>>

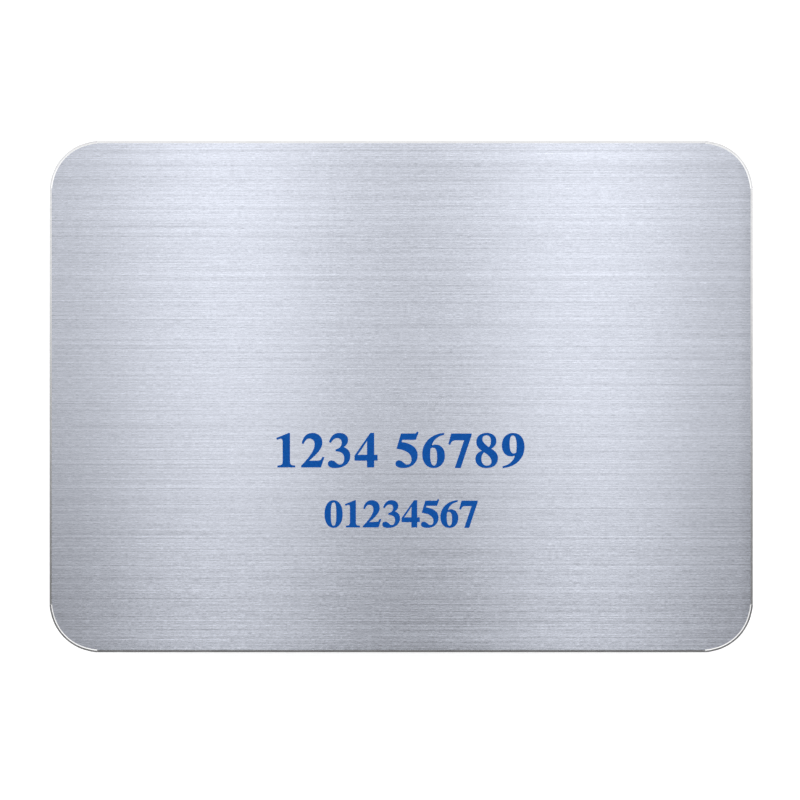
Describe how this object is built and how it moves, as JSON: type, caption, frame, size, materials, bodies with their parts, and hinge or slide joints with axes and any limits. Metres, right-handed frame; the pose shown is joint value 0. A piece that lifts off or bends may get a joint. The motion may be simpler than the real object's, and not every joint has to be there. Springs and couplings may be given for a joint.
{
  "type": "name badge",
  "caption": "Rectangular metal name badge with rounded corners, a brushed face for a printed name, and a magnet bar on its back.",
  "frame": {"origin": "middle of the magnet bar's flat foot, which is the badge's lowest face as it lies on its back", "axes": "+X along the badge's long side to the reader's right, +Y from its lower edge to its upper edge, +Z out of its face"},
  "size_m": [0.0698, 0.0508, 0.006],
  "materials": {
    "brushed_aluminium": "long straight brushing along the long side, with a polished rounded edge",
    "nickel_plate": "satin nickel plating",
    "blue_print": "opaque printed ink, slightly raised"
  },
  "bodies": {
    "root": {"face_plate": "brushed_aluminium", "magnet_bar": "nickel_plate"}
  },
  "joints": []
}
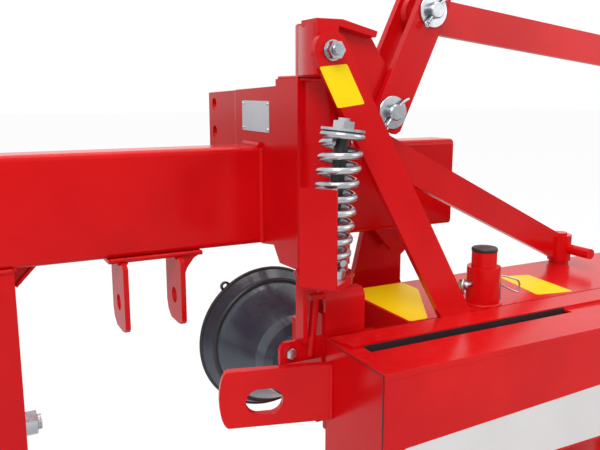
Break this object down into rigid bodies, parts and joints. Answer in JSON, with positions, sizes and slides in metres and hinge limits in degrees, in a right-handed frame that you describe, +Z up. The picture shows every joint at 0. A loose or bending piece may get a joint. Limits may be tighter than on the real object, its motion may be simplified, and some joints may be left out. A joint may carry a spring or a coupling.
{
  "type": "rotary drum mower",
  "caption": "Tractor-mounted rotary drum mower: box-section headstock with mast plates, swinging head of bars, input shaft in a bell guard, gear beam, drums with knives on skid dishes.",
  "frame": {"origin": "centre of the free end of the input shaft", "axes": "+X outwards along the cutting unit, +Y forward to the tractor, +Z up"},
  "size_m": [2.063, 0.894, 1.0402],
  "materials": {
    "red_paint": "gloss",
    "zinc": "satin",
    "bare_steel": "satin",
    "dish_steel": "satin",
    "bell_plastic": "gloss"
  },
  "bodies": {
    "headstock": {"cross_beam": "red_paint", "left_leg": "red_paint", "right_leg": "red_paint", "hitch_pin_left": "zinc", "hitch_pin_right": "zinc", "mast_plate_left": "red_paint", "mast_plate_right": "red_paint", "swing_post": "red_paint", "clevis_lugs": "red_paint"},
    "cutting_unit": {"swing_head": "red_paint", "hinge_block": "red_paint", "stay_bar": "red_paint", "stay_bolt": "zinc", "lever_rear": "red_paint", "lever_front": "red_paint", "lever_pin_lower": "zinc", "lever_pin_upper": "zinc", "long_link": "red_paint", "diagonal_arm": "red_paint", "spring_rod": "zinc", "relief_spring": "zinc", "spring_guard": "red_paint", "input_guard": "bell_plastic", "deck_cover": "red_paint", "gear_beam": "red_paint", "rear_box": "red_paint", "guard_socket": "red_paint", "outer_tower": "red_paint", "tower_pin": "zinc", "eye_plate": "red_paint"},
    "guard_post": {"guard_post": "red_paint"},
    "input_shaft": {"input_shaft": "bare_steel"},
    "drum_left_rotor": {"drum_left": "red_paint", "disc_left": "red_paint", "drum_shaft_left": "bare_steel", "knife_left_a": "bare_steel", "knife_left_b": "bare_steel", "knife_left_c": "bare_steel"},
    "drum_right_rotor": {"drum_right": "red_paint", "disc_right": "red_paint", "drum_shaft_right": "bare_steel", "knife_right_a": "bare_steel", "knife_right_b": "bare_steel", "knife_right_c": "bare_steel"},
    "skid_left": {"skid_dish_left": "dish_steel"},
    "skid_right": {"skid_dish_right": "dish_steel"}
  },
  "joints": [
    {"name": "swing", "type": "hinge", "parent": "headstock", "child": "cutting_unit", "pos_m": [0, -0.15, 0.171], "axis": [0, 0, 1], "range_deg": [-90, 0]},
    {"name": "input_spin", "type": "hinge", "parent": "cutting_unit", "child": "input_shaft", "pos_m": [0, -0.15, 0], "axis": [0, 1, 0], "continuous": true},
    {"name": "drum_left_spin", "type": "hinge", "parent": "cutting_unit", "child": "drum_left_rotor", "pos_m": [0.33, -0.124, -0.129], "axis": [0, 0, 1], "continuous": true},
    {"name": "drum_right_spin", "type": "hinge", "parent": "cutting_unit", "child": "drum_right_rotor", "pos_m": [1.16, -0.124, -0.129], "axis": [0, 0, 1], "continuous": true},
    {"name": "skid_left_spin", "type": "hinge", "parent": "drum_left_rotor", "child": "skid_left", "pos_m": [0.33, -0.124, -0.469], "axis": [0, 0, 1], "continuous": true},
    {"name": "skid_right_spin", "type": "hinge", "parent": "drum_right_rotor", "child": "skid_right", "pos_m": [1.16, -0.124, -0.469], "axis": [0, 0, 1], "continuous": true},
    {"name": "guard_post_slide", "type": "slide", "parent": "cutting_unit", "child": "guard_post", "axis": [0, 0, 1], "range_m": [0, 0.08]}
  ],
  "couplings": [
    {"joint": "drum_right_spin", "follows": "drum_left_spin", "ratio": -1},
    {"joint": "input_spin", "follows": "drum_left_spin", "ratio": 0.3}
  ]
}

<<

- [Work to be completed]: Copy all of the material word for word.

- [Problem solution]:
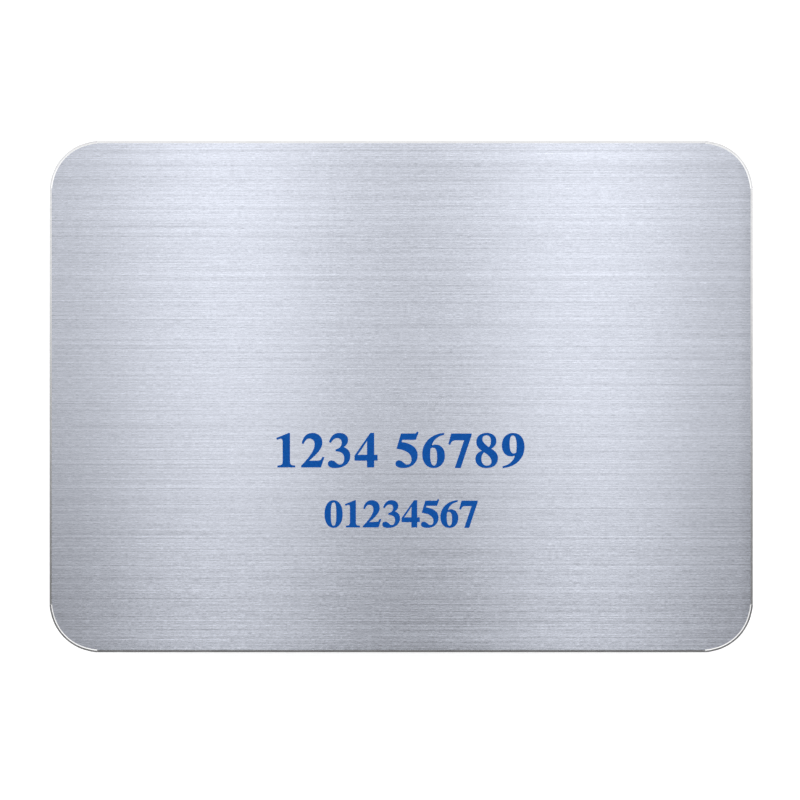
Describe how this object is built and how it moves, as JSON: type, caption, frame, size, materials, bodies with their parts, and hinge or slide joints with axes and any limits. Metres, right-handed frame; the pose shown is joint value 0. A piece that lifts off or bends may get a joint. The motion may be simpler than the real object's, and not every joint has to be there. Springs and couplings may be given for a joint.
{
  "type": "name badge",
  "caption": "Rectangular metal name badge with rounded corners, a brushed face for a printed name, and a magnet bar on its back.",
  "frame": {"origin": "middle of the magnet bar's flat foot, which is the badge's lowest face as it lies on its back", "axes": "+X along the badge's long side to the reader's right, +Y from its lower edge to its upper edge, +Z out of its face"},
  "size_m": [0.0698, 0.0508, 0.006],
  "materials": {
    "brushed_aluminium": "long straight brushing along the long side, with a polished rounded edge",
    "nickel_plate": "satin nickel plating",
    "blue_print": "opaque printed ink, slightly raised"
  },
  "bodies": {
    "root": {"face_plate": "brushed_aluminium", "magnet_bar": "nickel_plate"}
  },
  "joints": []
}
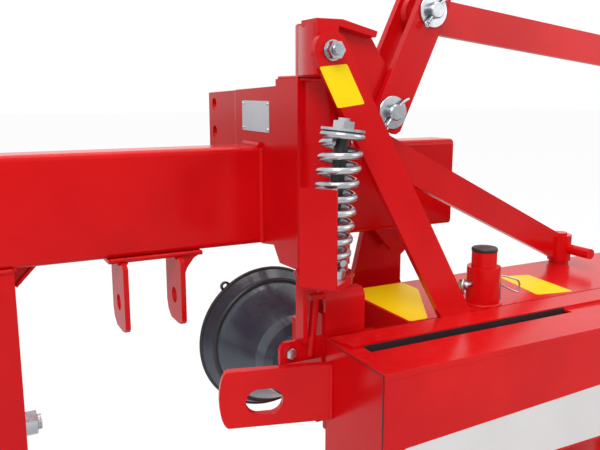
Break this object down into rigid bodies, parts and joints. Answer in JSON, with positions, sizes and slides in metres and hinge limits in degrees, in a right-handed frame that you describe, +Z up. The picture shows every joint at 0. A loose or bending piece may get a joint. Limits may be tighter than on the real object, its motion may be simplified, and some joints may be left out. A joint may carry a spring or a coupling.
{
  "type": "rotary drum mower",
  "caption": "Tractor-mounted rotary drum mower: box-section headstock with mast plates, swinging head of bars, input shaft in a bell guard, gear beam, drums with knives on skid dishes.",
  "frame": {"origin": "centre of the free end of the input shaft", "axes": "+X outwards along the cutting unit, +Y forward to the tractor, +Z up"},
  "size_m": [2.063, 0.894, 1.0402],
  "materials": {
    "red_paint": "gloss",
    "zinc": "satin",
    "bare_steel": "satin",
    "dish_steel": "satin",
    "bell_plastic": "gloss"
  },
  "bodies": {
    "headstock": {"cross_beam": "red_paint", "left_leg": "red_paint", "right_leg": "red_paint", "hitch_pin_left": "zinc", "hitch_pin_right": "zinc", "mast_plate_left": "red_paint", "mast_plate_right": "red_paint", "swing_post": "red_paint", "clevis_lugs": "red_paint"},
    "cutting_unit": {"swing_head": "red_paint", "hinge_block": "red_paint", "stay_bar": "red_paint", "stay_bolt": "zinc", "lever_rear": "red_paint", "lever_front": "red_paint", "lever_pin_lower": "zinc", "lever_pin_upper": "zinc", "long_link": "red_paint", "diagonal_arm": "red_paint", "spring_rod": "zinc", "relief_spring": "zinc", "spring_guard": "red_paint", "input_guard": "bell_plastic", "deck_cover": "red_paint", "gear_beam": "red_paint", "rear_box": "red_paint", "guard_socket": "red_paint", "outer_tower": "red_paint", "tower_pin": "zinc", "eye_plate": "red_paint"},
    "guard_post": {"guard_post": "red_paint"},
    "input_shaft": {"input_shaft": "bare_steel"},
    "drum_left_rotor": {"drum_left": "red_paint", "disc_left": "red_paint", "drum_shaft_left": "bare_steel", "knife_left_a": "bare_steel", "knife_left_b": "bare_steel", "knife_left_c": "bare_steel"},
    "drum_right_rotor": {"drum_right": "red_paint", "disc_right": "red_paint", "drum_shaft_right": "bare_steel", "knife_right_a": "bare_steel", "knife_right_b": "bare_steel", "knife_right_c": "bare_steel"},
    "skid_left": {"skid_dish_left": "dish_steel"},
    "skid_right": {"skid_dish_right": "dish_steel"}
  },
  "joints": [
    {"name": "swing", "type": "hinge", "parent": "headstock", "child": "cutting_unit", "pos_m": [0, -0.15, 0.171], "axis": [0, 0, 1], "range_deg": [-90, 0]},
    {"name": "input_spin", "type": "hinge", "parent": "cutting_unit", "child": "input_shaft", "pos_m": [0, -0.15, 0], "axis": [0, 1, 0], "continuous": true},
    {"name": "drum_left_spin", "type": "hinge", "parent": "cutting_unit", "child": "drum_left_rotor", "pos_m": [0.33, -0.124, -0.129], "axis": [0, 0, 1], "continuous": true},
    {"name": "drum_right_spin", "type": "hinge", "parent": "cutting_unit", "child": "drum_right_rotor", "pos_m": [1.16, -0.124, -0.129], "axis": [0, 0, 1], "continuous": true},
    {"name": "skid_left_spin", "type": "hinge", "parent": "drum_left_rotor", "child": "skid_left", "pos_m": [0.33, -0.124, -0.469], "axis": [0, 0, 1], "continuous": true},
    {"name": "skid_right_spin", "type": "hinge", "parent": "drum_right_rotor", "child": "skid_right", "pos_m": [1.16, -0.124, -0.469], "axis": [0, 0, 1], "continuous": true},
    {"name": "guard_post_slide", "type": "slide", "parent": "cutting_unit", "child": "guard_post", "axis": [0, 0, 1], "range_m": [0, 0.08]}
  ],
  "couplings": [
    {"joint": "drum_right_spin", "follows": "drum_left_spin", "ratio": -1},
    {"joint": "input_spin", "follows": "drum_left_spin", "ratio": 0.3}
  ]
}